Paint and Sustainability

I recently relocated, and the need to paint walls came up. Initially, I had a couple of questions that only produced more as I began the research. Paint is often perceived as an almost intangible layer of pigment on walls (and some other surfaces), and not viewed as a substance with much environmental and health impact. However, paint is just about used in every indoor space; it’s extremely rare that drywall is left as is in its raw state; one cannot avoid using paint in some shape or form.

Did you know that commercially available mass-produced paint was initially a by-product of the refining of fossil fuels? Over the years, oil-based paints were retired throughout the industry, with water-based paint replacing the former. While water-based paint may sound more sustainable, it is predominantly an optical one as all synthetically rendered water-based paints are actually emulsions of plastics and acrylics suspended (fairly) uniformly in water. While many brands in more recent years have / are now advertising paints as being low-VOC (Volatile Organic Compounds), this need alone betrays just how toxic industrial paint is for all living forms. 

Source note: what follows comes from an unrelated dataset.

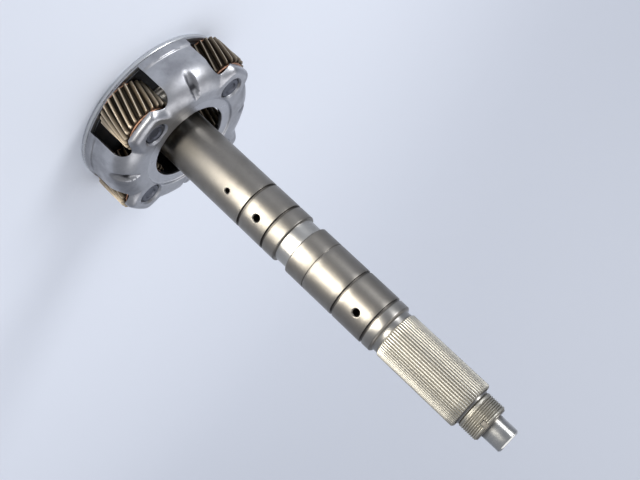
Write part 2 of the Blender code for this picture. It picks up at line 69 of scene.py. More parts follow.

Smelling paints, even low-VOC ones, give me massive headaches and nausea, as it should. My body knows what’s good for her, and she does not lie. Why do we accept that beautifying a space needs to involve toxins? In fact, why does ANY modern definition of beauty involve sacrificing something of undefinable worth; why is this notion of cosmetic “beauty” anything but beautiful? In other words, why have we completely lost touch of what “beauty” means? (I feel this is a topic I would very much like to write about down the road).

I wound up landing on Farrow & Ball. What struck me was the lack of smell, which made sense, because each colour made with clay pigments rather than plastic / acrylic synthetics.And despite their palette totaling to less than 100 rather than thousands of colours, each colour is gorgeous and flattering. Beyond just what my family and I breathe in, it’s also important to consider what happens to our water when we wash the rollers and brushes, as it’s not just shower gels containing microbeads we need to be aware of, but the synthetic molecules via paint and other substances released into our water systems. Farrow & Ball was also my choice because they recycle 97%-100% of their liquid and dry waste. Of course, they are the only paint brand that are producing with natural alternatives and methods; among them Bauwerk, Little Greene, Eico, Edward Bulmer are also ones I have considered, though many are not available where I live.

While I understand oftentimes, most decisions we make are not black and white in terms of impact, and it’s easy to lose focus by hyper-ranting on plastic straws when there are much larger issues, I feel that personal consumption is always scaled across the population, so even small changes can lead to a consequential tipping point. I also feel the process of sorting out my personal environmental priorities is an important process to continue to engage in, even on something as “basic” as deciding on the colours of the surfaces in my home that is beyond aesthetics alone.

PS. This is NOT an ad; my opinions alone.